[DATA LINES start]

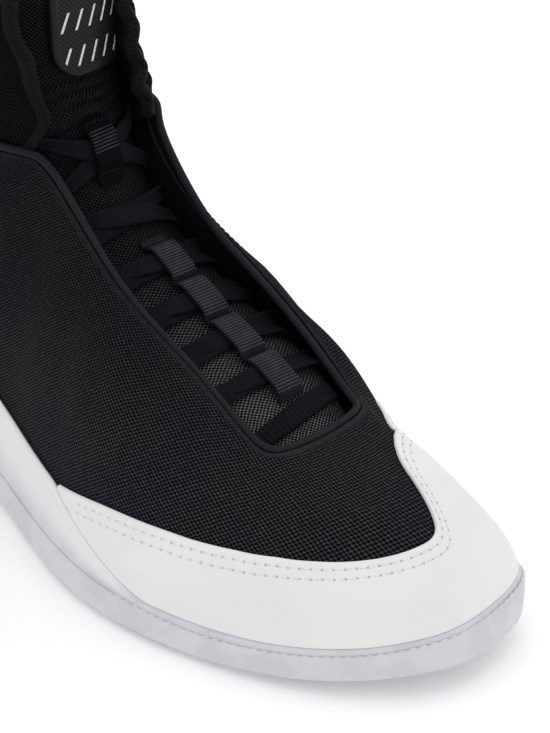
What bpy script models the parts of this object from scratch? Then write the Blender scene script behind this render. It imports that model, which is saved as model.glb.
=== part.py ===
"""Right wrestling shoe, modelled piece by piece at its real size.

+X points to the toe, +Y to the inner side of the foot and +Z up. The floor is z = 0. The pieces
hang on one empty, which centres the sole's width on y = 0. A place along the shoe's edge is a
number: 0 at the toe, the row's number in LAST_ROWS on the outer side, the same number with a
minus on the inner side, and 11 at the heel.
"""
import bpy
import bmesh
import numpy as np

# Last
LAST_LENGTH = 0.284
BALL_WIDTH = 0.100
INSTEP_HEIGHT = 0.112
COLLAR_HEIGHT = 0.166
FEATHER_HEIGHT = 0.009
TOE_SPRING = 0.007
ARCH_LIFT = 0.0015

# Upper
UPPER_WALL = 0.0018
TUCK = 0.005
LASTING_MARGIN = 0.006

# Sole
SOLE_FLOOR = 0.004
SOLE_WALL = 0.0016
BAND_REACH = 0.0027
BAND_ROUND = 0.0012
LEDGE_SHARE = 0.003

# Insole
INSOLE_THICKNESS = 0.003
INSOLE_CLEAR = 0.0016
INSOLE_LIFT = 0.0008

# Toe rand
RAND_THICKNESS = 0.0011

# Piping and ankle cuff
PIPING_RADIUS = 0.0012
CUFF_WALL = 0.003
CUFF_DEPTH = 0.16
CUFF_SLANT = 0.75
CUFF_POINT = 0.26

# Tongue
TONGUE_THICKNESS = 0.005

# Laces and webbing
LACE_WIDTH = 0.007
LACE_THICKNESS = 0.0011
TAPE_WIDTH = 0.0108
TAPE_THICKNESS = 0.0011
TAPE_CLEAR = 0.0005

# Ankle patch
PATCH_WIDTH = 0.031
PATCH_LENGTH = 0.034
PATCH_THICKNESS = 0.0022
PATCH_CORNER = 0.006

# Clearances
GAP = 0.0003
LACE_BITE = 0.0002
LACE_INSET = 0.004
LACE_LIFT = 0.0005

# Rows across the last, toe to heel, as shares of LAST_LENGTH, BALL_WIDTH and INSTEP_HEIGHT.
# foot: the feather line. edge: the top edge. flare, wall, reach and full bend the side between.
LAST_COLUMNS = "foot_x foot_out foot_in edge_x edge_out edge_in edge_z flare wall reach full".split()
LAST_ROWS = {
    "toe":      (1.000, -.111, .111, .777, -.050, .050, .497, .02, .52, .50, .677),
    "tip":      (0.979, 0.073, .318, .777, 0.040, .145, .497, .02, .52, .50, .677),
    "toe_side": (0.921, 0.253, .400, .774, 0.120, .225, .497, .03, .52, .52, .717),
    "joint":    (0.830, 0.400, .430, .750, 0.140, .268, .517, .04, .52, .52, .817),
    "ball":     (0.720, 0.497, .446, .678, 0.168, .268, .620, .04, .52, .52, .940),
    "forefoot": (0.600, 0.503, .413, .591, 0.183, .259, .715, .04, .50, .52, .970),
    "waist":    (0.460, 0.401, .334, .510, 0.173, .232, .814, .05, .46, .52, .970),
    "crook":    (0.330, 0.340, .305, .432, 0.184, .244, .975, .06, .42, .45, .930),
    "turn":     (0.230, 0.325, .300, .390, 0.275, .300, 1.02, .10, .39, .22, .800),
    "ankle":    (0.120, 0.305, .290, .225, 0.335, .330, 1.01, .15, .36, .00, .700),
    "back":     (0.035, 0.205, .200, .100, 0.225, .225, 0.98, .12, .36, .10, .700),
    "heel":     (0.000, 0.000, .000, .056, 0.000, .000, 0.98, .16, .30, -.12, .640),
}
HEEL = len(LAST_ROWS) - 1
ROUND_TRIP = 2 * HEEL

# Top of the sole's side and of the toe rand: place along the edge, share of the way up the last
SOLE_SIDE = (
    (-11.0, .255), (-9.0, .265), (-7.0, .235), (-6.1, .222), (-5.15, .210), (-4.2, .060), (-3.9, .022),
    (0.0, .022), (3.9, .022), (4.2, .060), (5.15, .210), (6.1, .222), (7.0, .235), (9.0, .265), (11.0, .255),
)
RAND_POINT = -0.26
RAND_TOP = (
    (-6.0, .210), (-5.15, .214), (-4.0, .400), (-3.0, .580), (-2.2, .730), (-1.5, .780), (-0.95, .745),
    (RAND_POINT, .520), (0.0, .502), (1.0, .502), (2.0, .507), (3.0, .442), (4.0, .328), (5.15, .214), (6.0, .205),
)
RAND_ENDS = (-5.08, 5.08)
RAND_LIFT = 0.006

# Height of the sole's band: place along the edge, share of FEATHER_HEIGHT
BAND_TOP = ((-11.0, 1.15), (-7.0, 1.1), (-5.0, 1.35), (-3.5, 1.0), (3.5, 1.0), (5.0, 1.35), (7.0, 1.1), (11.0, 1.15))

# Top of the ankle cuff: place, then shares of LAST_LENGTH, BALL_WIDTH and COLLAR_HEIGHT
COLLAR_ROWS = (
    (7.2, .430, -.250, 1.00), (8.0, .342, -.315, 1.00), (9.0, .210, -.330, .995), (10.0, .108, -.210, .985),
    (11.0, .070, .000, .98), (12.0, .108, .210, .985), (13.0, .210, .330, .995), (14.0, .335, .315, 1.00),
    (14.8, .398, .270, 1.00),
)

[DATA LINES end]

> **SET TASK**
Write out the whole listing exactly.

> **RESPONSE TO THIS TASK**
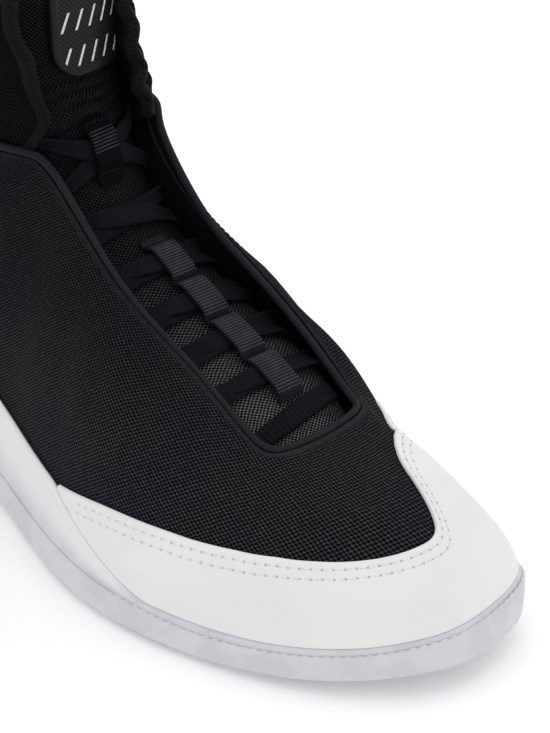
What bpy script models the parts of this object from scratch? Then write the Blender scene script behind this render. It imports that model, which is saved as model.glb.
=== part.py ===
"""Right wrestling shoe, modelled piece by piece at its real size.

+X points to the toe, +Y to the inner side of the foot and +Z up. The floor is z = 0. The pieces
hang on one empty, which centres the sole's width on y = 0. A place along the shoe's edge is a
number: 0 at the toe, the row's number in LAST_ROWS on the outer side, the same number with a
minus on the inner side, and 11 at the heel.
"""
import bpy
import bmesh
import numpy as np

# Last
LAST_LENGTH = 0.284
BALL_WIDTH = 0.100
INSTEP_HEIGHT = 0.112
COLLAR_HEIGHT = 0.166
FEATHER_HEIGHT = 0.009
TOE_SPRING = 0.007
ARCH_LIFT = 0.0015

# Upper
UPPER_WALL = 0.0018
TUCK = 0.005
LASTING_MARGIN = 0.006

# Sole
SOLE_FLOOR = 0.004
SOLE_WALL = 0.0016
BAND_REACH = 0.0027
BAND_ROUND = 0.0012
LEDGE_SHARE = 0.003

# Insole
INSOLE_THICKNESS = 0.003
INSOLE_CLEAR = 0.0016
INSOLE_LIFT = 0.0008

# Toe rand
RAND_THICKNESS = 0.0011

# Piping and ankle cuff
PIPING_RADIUS = 0.0012
CUFF_WALL = 0.003
CUFF_DEPTH = 0.16
CUFF_SLANT = 0.75
CUFF_POINT = 0.26

# Tongue
TONGUE_THICKNESS = 0.005

# Laces and webbing
LACE_WIDTH = 0.007
LACE_THICKNESS = 0.0011
TAPE_WIDTH = 0.0108
TAPE_THICKNESS = 0.0011
TAPE_CLEAR = 0.0005

# Ankle patch
PATCH_WIDTH = 0.031
PATCH_LENGTH = 0.034
PATCH_THICKNESS = 0.0022
PATCH_CORNER = 0.006

# Clearances
GAP = 0.0003
LACE_BITE = 0.0002
LACE_INSET = 0.004
LACE_LIFT = 0.0005

# Rows across the last, toe to heel, as shares of LAST_LENGTH, BALL_WIDTH and INSTEP_HEIGHT.
# foot: the feather line. edge: the top edge. flare, wall, reach and full bend the side between.
LAST_COLUMNS = "foot_x foot_out foot_in edge_x edge_out edge_in edge_z flare wall reach full".split()
LAST_ROWS = {
    "toe":      (1.000, -.111, .111, .777, -.050, .050, .497, .02, .52, .50, .677),
    "tip":      (0.979, 0.073, .318, .777, 0.040, .145, .497, .02, .52, .50, .677),
    "toe_side": (0.921, 0.253, .400, .774, 0.120, .225, .497, .03, .52, .52, .717),
    "joint":    (0.830, 0.400, .430, .750, 0.140, .268, .517, .04, .52, .52, .817),
    "ball":     (0.720, 0.497, .446, .678, 0.168, .268, .620, .04, .52, .52, .940),
    "forefoot": (0.600, 0.503, .413, .591, 0.183, .259, .715, .04, .50, .52, .970),
    "waist":    (0.460, 0.401, .334, .510, 0.173, .232, .814, .05, .46, .52, .970),
    "crook":    (0.330, 0.340, .305, .432, 0.184, .244, .975, .06, .42, .45, .930),
    "turn":     (0.230, 0.325, .300, .390, 0.275, .300, 1.02, .10, .39, .22, .800),
    "ankle":    (0.120, 0.305, .290, .225, 0.335, .330, 1.01, .15, .36, .00, .700),
    "back":     (0.035, 0.205, .200, .100, 0.225, .225, 0.98, .12, .36, .10, .700),
    "heel":     (0.000, 0.000, .000, .056, 0.000, .000, 0.98, .16, .30, -.12, .640),
}
HEEL = len(LAST_ROWS) - 1
ROUND_TRIP = 2 * HEEL

# Top of the sole's side and of the toe rand: place along the edge, share of the way up the last
SOLE_SIDE = (
    (-11.0, .255), (-9.0, .265), (-7.0, .235), (-6.1, .222), (-5.15, .210), (-4.2, .060), (-3.9, .022),
    (0.0, .022), (3.9, .022), (4.2, .060), (5.15, .210), (6.1, .222), (7.0, .235), (9.0, .265), (11.0, .255),
)
RAND_POINT = -0.26
RAND_TOP = (
    (-6.0, .210), (-5.15, .214), (-4.0, .400), (-3.0, .580), (-2.2, .730), (-1.5, .780), (-0.95, .745),
    (RAND_POINT, .520), (0.0, .502), (1.0, .502), (2.0, .507), (3.0, .442), (4.0, .328), (5.15, .214), (6.0, .205),
)
RAND_ENDS = (-5.08, 5.08)
RAND_LIFT = 0.006

# Height of the sole's band: place along the edge, share of FEATHER_HEIGHT
BAND_TOP = ((-11.0, 1.15), (-7.0, 1.1), (-5.0, 1.35), (-3.5, 1.0), (3.5, 1.0), (5.0, 1.35), (7.0, 1.1), (11.0, 1.15))

# Top of the ankle cuff: place, then shares of LAST_LENGTH, BALL_WIDTH and COLLAR_HEIGHT
COLLAR_ROWS = (
    (7.2, .430, -.250, 1.00), (8.0, .342, -.315, 1.00), (9.0, .210, -.330, .995), (10.0, .108, -.210, .985),
    (11.0, .070, .000, .98), (12.0, .108, .210, .985), (13.0, .210, .330, .995), (14.0, .335, .315, 1.00),
    (14.8, .398, .270, 1.00),
)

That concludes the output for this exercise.